Extract, unchanged, each line of the listing below from its first line through the line that contains "grain = wood.join(x, wood.plus(y, wander, ripple), wood.z)", inclusive, and nothing else.

Data block »

┌──

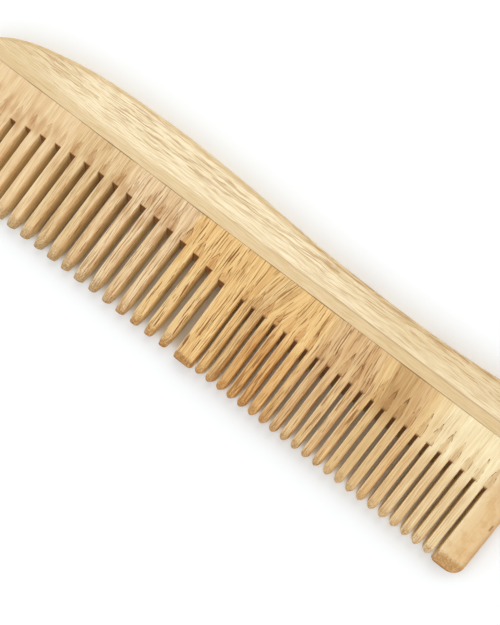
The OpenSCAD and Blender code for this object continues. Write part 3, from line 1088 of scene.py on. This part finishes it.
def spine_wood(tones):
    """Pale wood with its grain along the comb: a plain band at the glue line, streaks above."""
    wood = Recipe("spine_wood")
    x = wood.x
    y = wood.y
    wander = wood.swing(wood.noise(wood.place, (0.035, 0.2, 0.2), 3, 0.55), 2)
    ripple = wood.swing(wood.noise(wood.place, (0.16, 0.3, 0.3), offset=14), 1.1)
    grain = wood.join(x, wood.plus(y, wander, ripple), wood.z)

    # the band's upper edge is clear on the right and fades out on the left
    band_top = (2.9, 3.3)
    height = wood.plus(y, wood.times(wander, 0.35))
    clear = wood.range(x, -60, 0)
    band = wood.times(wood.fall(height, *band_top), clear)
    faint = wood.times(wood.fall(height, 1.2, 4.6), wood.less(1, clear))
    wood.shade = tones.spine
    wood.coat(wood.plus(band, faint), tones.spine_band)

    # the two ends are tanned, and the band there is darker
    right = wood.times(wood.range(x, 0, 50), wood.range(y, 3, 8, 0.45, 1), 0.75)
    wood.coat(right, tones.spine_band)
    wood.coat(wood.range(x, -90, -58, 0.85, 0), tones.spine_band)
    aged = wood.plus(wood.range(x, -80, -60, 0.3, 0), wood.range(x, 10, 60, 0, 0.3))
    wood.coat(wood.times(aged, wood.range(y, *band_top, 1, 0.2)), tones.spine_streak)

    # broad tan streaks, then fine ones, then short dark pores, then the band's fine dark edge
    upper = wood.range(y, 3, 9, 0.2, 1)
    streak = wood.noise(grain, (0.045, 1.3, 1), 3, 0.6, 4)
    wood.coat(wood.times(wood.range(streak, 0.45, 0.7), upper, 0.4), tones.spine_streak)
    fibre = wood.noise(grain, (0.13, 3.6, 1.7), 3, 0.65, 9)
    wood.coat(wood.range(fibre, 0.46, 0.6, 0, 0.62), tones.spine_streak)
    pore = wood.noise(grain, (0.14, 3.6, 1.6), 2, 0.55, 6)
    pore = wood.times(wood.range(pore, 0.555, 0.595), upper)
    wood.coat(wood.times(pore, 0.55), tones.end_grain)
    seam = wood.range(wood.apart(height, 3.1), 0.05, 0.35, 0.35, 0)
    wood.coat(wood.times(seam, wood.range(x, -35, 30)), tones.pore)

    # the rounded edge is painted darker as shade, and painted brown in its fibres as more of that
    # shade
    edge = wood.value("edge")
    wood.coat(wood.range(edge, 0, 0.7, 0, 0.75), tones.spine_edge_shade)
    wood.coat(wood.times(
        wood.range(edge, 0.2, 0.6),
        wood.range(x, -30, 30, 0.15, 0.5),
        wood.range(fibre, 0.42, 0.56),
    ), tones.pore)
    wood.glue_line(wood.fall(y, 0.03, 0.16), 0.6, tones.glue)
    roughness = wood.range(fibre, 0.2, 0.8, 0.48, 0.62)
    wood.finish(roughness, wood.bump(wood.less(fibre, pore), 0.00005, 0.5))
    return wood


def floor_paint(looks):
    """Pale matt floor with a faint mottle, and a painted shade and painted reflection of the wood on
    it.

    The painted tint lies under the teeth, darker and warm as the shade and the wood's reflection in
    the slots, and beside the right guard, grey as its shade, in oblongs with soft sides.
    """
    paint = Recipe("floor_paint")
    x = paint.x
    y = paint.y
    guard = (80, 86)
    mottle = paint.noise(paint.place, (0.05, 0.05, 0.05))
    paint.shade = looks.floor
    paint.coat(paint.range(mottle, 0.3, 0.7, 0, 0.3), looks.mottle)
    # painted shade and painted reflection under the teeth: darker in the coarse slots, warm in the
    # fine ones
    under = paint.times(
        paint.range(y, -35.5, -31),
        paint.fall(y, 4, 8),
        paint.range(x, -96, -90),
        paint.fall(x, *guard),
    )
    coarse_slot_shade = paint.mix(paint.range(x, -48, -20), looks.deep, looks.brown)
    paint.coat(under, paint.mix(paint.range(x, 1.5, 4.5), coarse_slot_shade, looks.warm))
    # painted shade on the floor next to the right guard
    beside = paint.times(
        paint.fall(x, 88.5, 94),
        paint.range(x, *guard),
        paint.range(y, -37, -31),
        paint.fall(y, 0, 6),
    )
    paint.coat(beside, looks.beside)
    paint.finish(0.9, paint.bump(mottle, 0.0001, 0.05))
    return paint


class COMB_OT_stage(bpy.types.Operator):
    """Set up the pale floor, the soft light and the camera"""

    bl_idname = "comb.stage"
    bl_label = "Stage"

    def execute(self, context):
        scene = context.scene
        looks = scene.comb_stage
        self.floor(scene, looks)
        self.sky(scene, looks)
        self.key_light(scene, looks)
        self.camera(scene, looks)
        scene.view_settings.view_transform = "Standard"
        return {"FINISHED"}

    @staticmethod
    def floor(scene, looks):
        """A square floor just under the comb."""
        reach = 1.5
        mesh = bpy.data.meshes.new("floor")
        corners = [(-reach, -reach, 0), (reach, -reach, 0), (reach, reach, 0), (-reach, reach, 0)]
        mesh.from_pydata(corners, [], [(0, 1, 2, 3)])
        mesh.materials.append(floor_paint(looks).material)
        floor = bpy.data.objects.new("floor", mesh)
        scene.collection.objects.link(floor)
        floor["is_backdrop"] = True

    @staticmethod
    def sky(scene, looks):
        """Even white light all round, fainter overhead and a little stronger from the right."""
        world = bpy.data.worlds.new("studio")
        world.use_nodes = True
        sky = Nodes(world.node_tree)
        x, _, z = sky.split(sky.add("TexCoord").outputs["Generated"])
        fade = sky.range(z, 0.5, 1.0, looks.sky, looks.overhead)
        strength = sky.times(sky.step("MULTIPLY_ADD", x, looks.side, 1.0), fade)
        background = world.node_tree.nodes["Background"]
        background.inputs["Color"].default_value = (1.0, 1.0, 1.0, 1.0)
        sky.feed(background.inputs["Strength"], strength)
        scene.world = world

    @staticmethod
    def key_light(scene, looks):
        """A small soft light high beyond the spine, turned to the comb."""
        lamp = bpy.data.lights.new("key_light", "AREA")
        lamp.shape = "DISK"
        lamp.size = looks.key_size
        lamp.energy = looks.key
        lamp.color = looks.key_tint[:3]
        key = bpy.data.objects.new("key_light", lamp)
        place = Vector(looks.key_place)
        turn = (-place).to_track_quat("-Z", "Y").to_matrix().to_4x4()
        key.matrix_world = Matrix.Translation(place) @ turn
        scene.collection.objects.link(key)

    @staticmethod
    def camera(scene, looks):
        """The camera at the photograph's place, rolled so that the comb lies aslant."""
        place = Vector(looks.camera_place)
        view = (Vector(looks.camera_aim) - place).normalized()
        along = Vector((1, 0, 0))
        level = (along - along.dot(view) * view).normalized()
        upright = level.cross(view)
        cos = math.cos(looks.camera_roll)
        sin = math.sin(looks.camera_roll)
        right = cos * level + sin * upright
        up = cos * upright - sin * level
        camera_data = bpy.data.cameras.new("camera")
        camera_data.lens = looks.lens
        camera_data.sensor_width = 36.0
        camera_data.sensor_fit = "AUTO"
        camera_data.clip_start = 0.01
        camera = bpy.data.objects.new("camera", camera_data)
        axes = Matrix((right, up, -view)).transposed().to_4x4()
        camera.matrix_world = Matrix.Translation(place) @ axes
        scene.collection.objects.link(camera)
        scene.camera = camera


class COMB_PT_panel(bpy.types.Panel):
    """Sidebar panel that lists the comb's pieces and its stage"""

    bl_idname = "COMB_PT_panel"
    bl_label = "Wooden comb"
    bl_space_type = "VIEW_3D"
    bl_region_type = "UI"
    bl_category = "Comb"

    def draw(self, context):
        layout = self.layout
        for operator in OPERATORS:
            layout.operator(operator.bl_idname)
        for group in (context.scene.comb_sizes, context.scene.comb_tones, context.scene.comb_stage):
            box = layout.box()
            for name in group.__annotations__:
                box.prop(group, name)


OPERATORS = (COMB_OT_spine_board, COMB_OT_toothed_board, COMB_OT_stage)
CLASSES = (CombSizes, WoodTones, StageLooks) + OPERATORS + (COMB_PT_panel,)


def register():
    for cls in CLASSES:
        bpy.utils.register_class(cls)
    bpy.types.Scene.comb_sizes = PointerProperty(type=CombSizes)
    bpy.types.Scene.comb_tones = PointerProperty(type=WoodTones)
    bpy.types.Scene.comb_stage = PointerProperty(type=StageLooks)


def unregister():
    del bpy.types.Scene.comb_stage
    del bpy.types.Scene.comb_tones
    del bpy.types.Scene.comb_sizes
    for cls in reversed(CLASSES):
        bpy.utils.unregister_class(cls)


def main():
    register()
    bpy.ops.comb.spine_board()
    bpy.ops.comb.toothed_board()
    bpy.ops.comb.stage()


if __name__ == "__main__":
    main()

└──

Solution to the exercise »
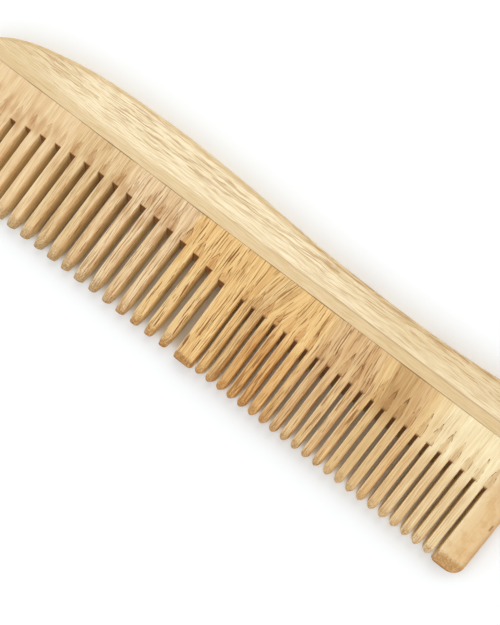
The OpenSCAD and Blender code for this object continues. Write part 3, from line 1088 of scene.py on. This part finishes it.
def spine_wood(tones):
    """Pale wood with its grain along the comb: a plain band at the glue line, streaks above."""
    wood = Recipe("spine_wood")
    x = wood.x
    y = wood.y
    wander = wood.swing(wood.noise(wood.place, (0.035, 0.2, 0.2), 3, 0.55), 2)
    ripple = wood.swing(wood.noise(wood.place, (0.16, 0.3, 0.3), offset=14), 1.1)
    grain = wood.join(x, wood.plus(y, wander, ripple), wood.z)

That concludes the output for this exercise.